## Begin SUPPLIED DATA

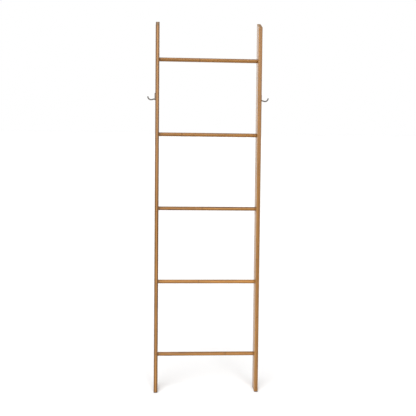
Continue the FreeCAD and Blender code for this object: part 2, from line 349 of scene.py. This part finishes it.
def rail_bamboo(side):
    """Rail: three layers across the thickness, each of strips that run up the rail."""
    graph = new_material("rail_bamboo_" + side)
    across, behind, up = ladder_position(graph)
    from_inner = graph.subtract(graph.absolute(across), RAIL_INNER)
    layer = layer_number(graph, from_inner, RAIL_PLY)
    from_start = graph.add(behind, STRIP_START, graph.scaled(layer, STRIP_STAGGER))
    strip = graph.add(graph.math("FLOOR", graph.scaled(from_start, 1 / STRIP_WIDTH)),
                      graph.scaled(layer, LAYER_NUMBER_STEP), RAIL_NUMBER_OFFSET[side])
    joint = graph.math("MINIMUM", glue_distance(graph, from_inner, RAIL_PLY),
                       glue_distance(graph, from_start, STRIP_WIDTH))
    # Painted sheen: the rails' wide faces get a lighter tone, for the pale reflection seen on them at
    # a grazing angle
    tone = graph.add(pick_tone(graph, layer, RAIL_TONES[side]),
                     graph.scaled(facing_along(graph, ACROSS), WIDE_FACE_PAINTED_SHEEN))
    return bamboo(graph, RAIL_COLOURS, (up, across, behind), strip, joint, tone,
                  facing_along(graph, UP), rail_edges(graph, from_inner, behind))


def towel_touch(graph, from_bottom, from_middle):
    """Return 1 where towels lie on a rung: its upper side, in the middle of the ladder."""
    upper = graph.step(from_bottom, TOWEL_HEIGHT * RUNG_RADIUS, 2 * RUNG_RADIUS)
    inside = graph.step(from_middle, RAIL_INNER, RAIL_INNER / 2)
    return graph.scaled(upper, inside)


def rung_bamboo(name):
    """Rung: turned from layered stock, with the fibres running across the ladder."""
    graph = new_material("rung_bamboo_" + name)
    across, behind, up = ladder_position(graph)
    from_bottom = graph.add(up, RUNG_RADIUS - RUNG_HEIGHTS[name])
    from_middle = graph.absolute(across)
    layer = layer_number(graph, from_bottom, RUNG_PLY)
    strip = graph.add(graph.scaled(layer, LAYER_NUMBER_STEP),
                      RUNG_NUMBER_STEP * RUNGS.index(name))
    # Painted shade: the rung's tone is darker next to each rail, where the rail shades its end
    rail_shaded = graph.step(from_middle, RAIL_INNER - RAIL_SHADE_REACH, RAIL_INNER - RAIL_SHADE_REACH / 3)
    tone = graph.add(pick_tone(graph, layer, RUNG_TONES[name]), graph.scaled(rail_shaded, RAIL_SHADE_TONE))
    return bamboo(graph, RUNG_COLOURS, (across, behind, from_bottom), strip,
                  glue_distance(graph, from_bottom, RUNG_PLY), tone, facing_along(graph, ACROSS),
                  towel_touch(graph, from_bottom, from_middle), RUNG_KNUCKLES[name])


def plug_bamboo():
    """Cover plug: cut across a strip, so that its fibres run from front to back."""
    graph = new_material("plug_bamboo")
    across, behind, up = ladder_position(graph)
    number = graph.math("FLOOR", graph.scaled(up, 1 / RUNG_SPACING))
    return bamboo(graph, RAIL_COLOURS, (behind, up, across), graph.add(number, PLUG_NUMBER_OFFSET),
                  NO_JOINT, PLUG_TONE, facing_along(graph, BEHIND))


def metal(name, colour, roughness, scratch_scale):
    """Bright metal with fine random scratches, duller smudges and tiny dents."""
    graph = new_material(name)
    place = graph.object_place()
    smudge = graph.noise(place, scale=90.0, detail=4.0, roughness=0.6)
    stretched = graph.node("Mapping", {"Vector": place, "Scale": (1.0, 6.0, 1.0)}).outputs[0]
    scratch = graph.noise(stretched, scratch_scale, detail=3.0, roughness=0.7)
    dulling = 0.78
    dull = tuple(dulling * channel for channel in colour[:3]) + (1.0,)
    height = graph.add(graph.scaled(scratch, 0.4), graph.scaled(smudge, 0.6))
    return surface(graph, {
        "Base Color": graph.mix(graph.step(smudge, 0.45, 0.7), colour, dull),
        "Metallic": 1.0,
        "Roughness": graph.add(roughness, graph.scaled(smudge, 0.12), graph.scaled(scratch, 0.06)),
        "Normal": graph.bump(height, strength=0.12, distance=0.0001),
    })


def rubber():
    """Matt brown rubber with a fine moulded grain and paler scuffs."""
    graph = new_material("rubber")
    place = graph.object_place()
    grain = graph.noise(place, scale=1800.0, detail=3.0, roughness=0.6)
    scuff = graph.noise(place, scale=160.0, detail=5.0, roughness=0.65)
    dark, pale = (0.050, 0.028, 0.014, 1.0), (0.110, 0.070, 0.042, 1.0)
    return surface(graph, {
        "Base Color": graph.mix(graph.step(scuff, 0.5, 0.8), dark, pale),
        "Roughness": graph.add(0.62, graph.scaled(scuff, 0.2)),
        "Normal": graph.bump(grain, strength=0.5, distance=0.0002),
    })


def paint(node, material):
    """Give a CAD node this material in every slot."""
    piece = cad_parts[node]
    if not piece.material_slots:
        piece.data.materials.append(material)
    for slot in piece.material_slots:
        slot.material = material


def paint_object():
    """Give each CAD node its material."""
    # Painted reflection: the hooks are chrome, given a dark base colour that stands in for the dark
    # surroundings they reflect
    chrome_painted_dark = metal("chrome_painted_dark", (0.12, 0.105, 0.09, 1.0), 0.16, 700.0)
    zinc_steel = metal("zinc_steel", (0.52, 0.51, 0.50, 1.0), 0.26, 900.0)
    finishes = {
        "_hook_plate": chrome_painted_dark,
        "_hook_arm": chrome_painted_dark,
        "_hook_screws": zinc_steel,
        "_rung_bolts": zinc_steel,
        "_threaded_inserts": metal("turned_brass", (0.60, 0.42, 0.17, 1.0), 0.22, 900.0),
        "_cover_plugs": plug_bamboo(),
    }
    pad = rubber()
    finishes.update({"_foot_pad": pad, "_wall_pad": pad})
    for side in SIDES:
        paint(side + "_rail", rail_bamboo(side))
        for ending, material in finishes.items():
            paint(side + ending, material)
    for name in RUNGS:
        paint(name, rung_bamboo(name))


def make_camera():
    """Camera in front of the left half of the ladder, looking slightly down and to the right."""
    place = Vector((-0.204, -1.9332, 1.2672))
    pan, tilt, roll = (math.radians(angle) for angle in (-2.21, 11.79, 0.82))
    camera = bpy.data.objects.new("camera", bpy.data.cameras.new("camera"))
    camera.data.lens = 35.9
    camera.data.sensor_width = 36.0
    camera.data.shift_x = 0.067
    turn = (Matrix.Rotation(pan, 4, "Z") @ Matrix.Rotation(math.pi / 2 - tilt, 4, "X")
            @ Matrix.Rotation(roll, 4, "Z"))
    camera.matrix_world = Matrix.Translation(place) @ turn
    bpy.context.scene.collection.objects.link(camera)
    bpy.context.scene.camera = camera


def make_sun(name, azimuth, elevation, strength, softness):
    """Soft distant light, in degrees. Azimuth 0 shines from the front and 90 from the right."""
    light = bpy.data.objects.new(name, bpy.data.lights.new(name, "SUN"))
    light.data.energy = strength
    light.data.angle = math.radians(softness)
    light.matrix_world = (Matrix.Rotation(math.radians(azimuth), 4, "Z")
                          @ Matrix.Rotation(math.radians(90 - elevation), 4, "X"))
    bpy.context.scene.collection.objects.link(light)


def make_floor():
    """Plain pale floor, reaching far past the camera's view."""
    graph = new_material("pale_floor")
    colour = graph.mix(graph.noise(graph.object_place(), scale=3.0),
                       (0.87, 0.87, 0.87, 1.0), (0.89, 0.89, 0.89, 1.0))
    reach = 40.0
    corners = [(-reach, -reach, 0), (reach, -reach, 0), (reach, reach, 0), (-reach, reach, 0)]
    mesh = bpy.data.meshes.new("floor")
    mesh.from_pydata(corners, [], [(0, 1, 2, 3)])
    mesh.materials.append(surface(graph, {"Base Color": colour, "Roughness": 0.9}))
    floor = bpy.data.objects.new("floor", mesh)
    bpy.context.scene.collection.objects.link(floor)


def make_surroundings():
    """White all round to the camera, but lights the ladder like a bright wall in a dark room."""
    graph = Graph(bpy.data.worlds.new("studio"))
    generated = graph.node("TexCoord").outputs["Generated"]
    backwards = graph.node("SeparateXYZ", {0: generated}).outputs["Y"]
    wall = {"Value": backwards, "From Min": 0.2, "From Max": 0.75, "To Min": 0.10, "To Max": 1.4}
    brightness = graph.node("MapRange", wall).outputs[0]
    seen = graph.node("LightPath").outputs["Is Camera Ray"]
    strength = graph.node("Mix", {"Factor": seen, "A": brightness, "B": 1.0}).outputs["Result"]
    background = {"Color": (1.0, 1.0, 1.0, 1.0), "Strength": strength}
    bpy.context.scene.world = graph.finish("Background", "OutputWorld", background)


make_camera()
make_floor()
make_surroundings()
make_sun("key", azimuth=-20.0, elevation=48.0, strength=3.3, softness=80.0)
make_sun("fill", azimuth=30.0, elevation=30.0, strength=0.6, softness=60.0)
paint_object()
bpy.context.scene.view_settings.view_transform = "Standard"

## End SUPPLIED DATA
## Begin SUPPLIED DATA

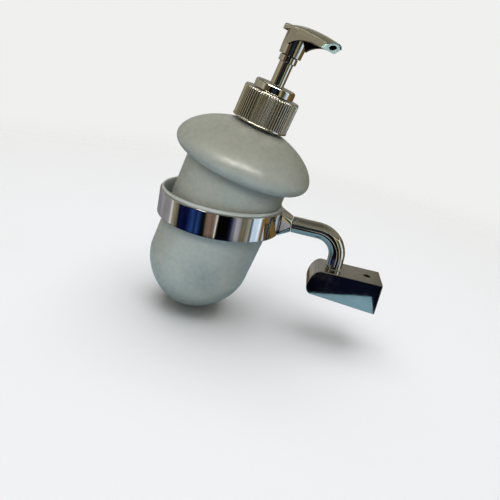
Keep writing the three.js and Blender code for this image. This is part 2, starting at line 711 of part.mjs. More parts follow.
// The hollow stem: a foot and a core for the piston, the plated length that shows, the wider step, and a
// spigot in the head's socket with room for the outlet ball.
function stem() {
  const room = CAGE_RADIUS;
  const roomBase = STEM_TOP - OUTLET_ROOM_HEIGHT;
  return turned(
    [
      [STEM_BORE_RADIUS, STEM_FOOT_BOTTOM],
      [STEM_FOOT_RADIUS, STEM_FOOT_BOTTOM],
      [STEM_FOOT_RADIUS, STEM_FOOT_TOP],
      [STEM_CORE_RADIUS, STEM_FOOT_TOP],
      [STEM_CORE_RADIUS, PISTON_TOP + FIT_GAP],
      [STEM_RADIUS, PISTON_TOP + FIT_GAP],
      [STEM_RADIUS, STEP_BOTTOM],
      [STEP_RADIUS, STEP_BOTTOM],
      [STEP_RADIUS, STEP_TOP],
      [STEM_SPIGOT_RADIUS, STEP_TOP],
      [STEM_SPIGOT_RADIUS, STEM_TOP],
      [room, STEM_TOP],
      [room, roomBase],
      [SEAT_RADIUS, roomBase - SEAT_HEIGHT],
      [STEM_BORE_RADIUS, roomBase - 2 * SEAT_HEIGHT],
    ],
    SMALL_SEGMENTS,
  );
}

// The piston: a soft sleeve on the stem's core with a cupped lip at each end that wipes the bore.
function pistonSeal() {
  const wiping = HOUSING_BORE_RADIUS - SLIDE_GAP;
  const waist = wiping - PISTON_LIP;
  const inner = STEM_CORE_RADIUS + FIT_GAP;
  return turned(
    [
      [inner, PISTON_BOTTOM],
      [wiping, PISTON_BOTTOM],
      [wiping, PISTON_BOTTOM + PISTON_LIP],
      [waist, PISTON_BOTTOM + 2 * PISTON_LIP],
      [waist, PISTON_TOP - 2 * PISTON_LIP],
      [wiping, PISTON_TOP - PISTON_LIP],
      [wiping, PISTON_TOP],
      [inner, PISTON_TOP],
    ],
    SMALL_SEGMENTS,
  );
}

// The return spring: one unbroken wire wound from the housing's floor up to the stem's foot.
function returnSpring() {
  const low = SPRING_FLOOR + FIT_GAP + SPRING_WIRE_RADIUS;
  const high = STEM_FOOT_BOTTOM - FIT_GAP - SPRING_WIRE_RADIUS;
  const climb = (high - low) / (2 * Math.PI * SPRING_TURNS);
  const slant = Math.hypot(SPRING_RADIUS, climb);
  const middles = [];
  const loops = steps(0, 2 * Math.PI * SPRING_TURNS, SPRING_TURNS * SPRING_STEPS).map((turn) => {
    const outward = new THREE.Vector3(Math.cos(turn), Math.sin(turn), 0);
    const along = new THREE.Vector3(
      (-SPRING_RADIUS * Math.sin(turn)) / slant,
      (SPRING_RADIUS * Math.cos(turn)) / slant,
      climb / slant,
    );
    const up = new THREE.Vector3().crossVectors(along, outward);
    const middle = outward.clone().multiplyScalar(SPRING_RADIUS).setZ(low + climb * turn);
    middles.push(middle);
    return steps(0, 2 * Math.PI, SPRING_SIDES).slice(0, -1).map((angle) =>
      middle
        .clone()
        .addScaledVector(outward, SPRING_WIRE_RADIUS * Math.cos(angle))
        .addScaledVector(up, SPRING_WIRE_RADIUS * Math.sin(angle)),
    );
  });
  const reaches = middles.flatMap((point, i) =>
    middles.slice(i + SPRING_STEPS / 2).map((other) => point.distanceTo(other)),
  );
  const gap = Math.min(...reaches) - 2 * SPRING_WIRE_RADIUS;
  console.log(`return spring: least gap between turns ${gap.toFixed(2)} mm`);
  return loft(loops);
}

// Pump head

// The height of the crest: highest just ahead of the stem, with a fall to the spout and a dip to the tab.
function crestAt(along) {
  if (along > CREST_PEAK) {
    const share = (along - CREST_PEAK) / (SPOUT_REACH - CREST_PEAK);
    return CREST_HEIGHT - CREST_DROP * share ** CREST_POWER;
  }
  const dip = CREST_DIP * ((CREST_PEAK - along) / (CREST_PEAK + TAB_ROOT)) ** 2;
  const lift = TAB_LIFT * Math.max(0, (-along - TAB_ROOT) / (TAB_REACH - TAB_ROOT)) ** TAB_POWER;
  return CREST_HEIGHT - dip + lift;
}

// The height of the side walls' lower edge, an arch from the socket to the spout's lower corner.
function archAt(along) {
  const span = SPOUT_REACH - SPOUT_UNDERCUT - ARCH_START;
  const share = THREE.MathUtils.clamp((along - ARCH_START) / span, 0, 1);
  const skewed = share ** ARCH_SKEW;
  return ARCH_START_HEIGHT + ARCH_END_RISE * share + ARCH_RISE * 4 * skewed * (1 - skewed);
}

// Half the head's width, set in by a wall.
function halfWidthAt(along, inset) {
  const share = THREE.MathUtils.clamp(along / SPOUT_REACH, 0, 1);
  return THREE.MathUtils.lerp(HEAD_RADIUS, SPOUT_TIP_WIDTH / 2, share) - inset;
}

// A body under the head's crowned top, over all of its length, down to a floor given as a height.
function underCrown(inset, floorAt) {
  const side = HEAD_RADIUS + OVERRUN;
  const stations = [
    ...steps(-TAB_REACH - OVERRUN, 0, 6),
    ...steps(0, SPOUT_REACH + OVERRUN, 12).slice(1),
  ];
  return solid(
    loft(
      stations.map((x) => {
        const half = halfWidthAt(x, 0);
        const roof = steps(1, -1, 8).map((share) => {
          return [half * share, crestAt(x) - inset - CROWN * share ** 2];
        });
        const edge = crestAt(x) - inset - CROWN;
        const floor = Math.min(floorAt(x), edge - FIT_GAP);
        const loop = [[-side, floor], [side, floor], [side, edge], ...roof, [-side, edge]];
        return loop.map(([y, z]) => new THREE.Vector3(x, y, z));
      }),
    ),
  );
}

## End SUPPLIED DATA

## WHAT IS REQUIRED
Write out only the lines that run from the line containing "Continue the FreeCAD" through the line containing "return graph.scaled(upper, inside)", both included, exactly as they appear above.

## TASK SOLUTION
Continue the FreeCAD and Blender code for this object: part 2, from line 349 of scene.py. This part finishes it.
def rail_bamboo(side):
    """Rail: three layers across the thickness, each of strips that run up the rail."""
    graph = new_material("rail_bamboo_" + side)
    across, behind, up = ladder_position(graph)
    from_inner = graph.subtract(graph.absolute(across), RAIL_INNER)
    layer = layer_number(graph, from_inner, RAIL_PLY)
    from_start = graph.add(behind, STRIP_START, graph.scaled(layer, STRIP_STAGGER))
    strip = graph.add(graph.math("FLOOR", graph.scaled(from_start, 1 / STRIP_WIDTH)),
                      graph.scaled(layer, LAYER_NUMBER_STEP), RAIL_NUMBER_OFFSET[side])
    joint = graph.math("MINIMUM", glue_distance(graph, from_inner, RAIL_PLY),
                       glue_distance(graph, from_start, STRIP_WIDTH))
    # Painted sheen: the rails' wide faces get a lighter tone, for the pale reflection seen on them at
    # a grazing angle
    tone = graph.add(pick_tone(graph, layer, RAIL_TONES[side]),
                     graph.scaled(facing_along(graph, ACROSS), WIDE_FACE_PAINTED_SHEEN))
    return bamboo(graph, RAIL_COLOURS, (up, across, behind), strip, joint, tone,
                  facing_along(graph, UP), rail_edges(graph, from_inner, behind))


def towel_touch(graph, from_bottom, from_middle):
    """Return 1 where towels lie on a rung: its upper side, in the middle of the ladder."""
    upper = graph.step(from_bottom, TOWEL_HEIGHT * RUNG_RADIUS, 2 * RUNG_RADIUS)
    inside = graph.step(from_middle, RAIL_INNER, RAIL_INNER / 2)
    return graph.scaled(upper, inside)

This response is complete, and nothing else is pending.